While claims that a Pfizer win in its current case would destroy or decimate the government’s controls on Medicare spending are likely over-dramatized, one point is clear: the government’s efforts to date at regulating the practice have been driven not by clear regulations subject to comment and rulemaking but instead by responding to requests for advisory opinions, as well as costly and lengthy investigations.  As such, from the companies’ perspective, the process is overly complicated and insufficiently clear.  In fact, the best result from the Pfizer case would be a commitment from OIG to reevaluate the maze of informal guidance that it has issued over the years and provide clear instruction to stakeholders. 

The next generation of challenges is on its way: additional private litigation.  In July 2021, Humana sued Regeneron in federal court.  The insurance company alleges that the drug company’s copay assistance program amounted to fraud.  The suit leverages DOJ’s allegations that charity payments from Regeneron to the Chronic Disease Fund (a PAP) were kickbacks to cover cost-sharing obligations of Regeneron’s Eylea product (vs. competitor products).  Humana is essentially piggybacking on the DOJ’s investigation in an effort to recoup money Humana paid for Regeneron over time.  As such, the next round of challenges will involve private parties fighting amongst themselves about the scope and import of the government’s position that these programs are improper. 

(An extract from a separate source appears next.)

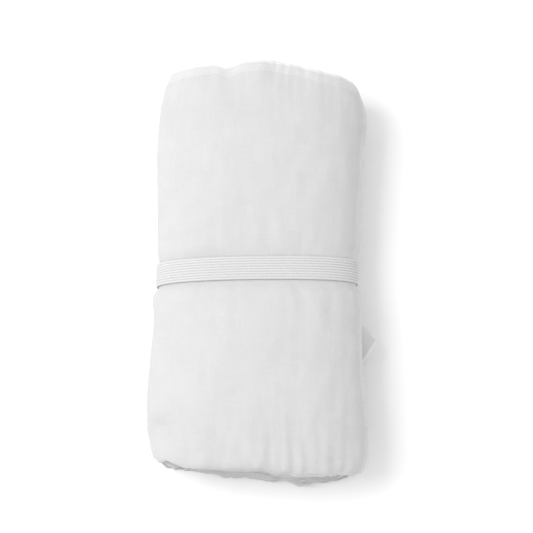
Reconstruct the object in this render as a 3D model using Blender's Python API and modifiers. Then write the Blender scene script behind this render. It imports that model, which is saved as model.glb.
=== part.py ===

Each year, OIG issues a public request for suggested new safe harbors to the Anti-Kickback Statute. Safe harbors are regulations that describe arrangements that could be shielded from Anti-Kickback Statute liability. Those regulations would be subject to standard notice-and-comment rulemaking, and could provide companies in one place a clear set of guidelines on the permissible scope of PAPs.  The time is now for OIG to consider a safe harbor for drug maker support of independent patient assistance programs. A new safe harbor could—in one place and with uniformity—describe the extent to which funding can be used towards Medicare beneficiaries’ cost-sharing obligations. A new safe harbor could establish specific criteria and structural considerations for drug makers and others to follow in providing grants to independent PAPs. It could address things like the appropriate duration of cost-sharing support and how to define “financially indigent.” It could describe controls around funding single disease or single drug funds. It could also establish the rules and controls that PAPs must put in place to help the uninsured and underinsured while staying free from any external influences.  A formal safe harbor would allow manufacturers and PAPs an opportunity to structure funds in a way that balances the strong public policy need for supporting financially needy patients, including Medicare beneficiaries, against the increased risk of running afoul of the kickback statute. 

Finally, and perhaps most importantly, a new safe harbor—promulgated through notice-and-comment rulemaking—would help ensure that all stakeholders’ voices are taken into account,  including those of the drug makers and of the patients who require financial support.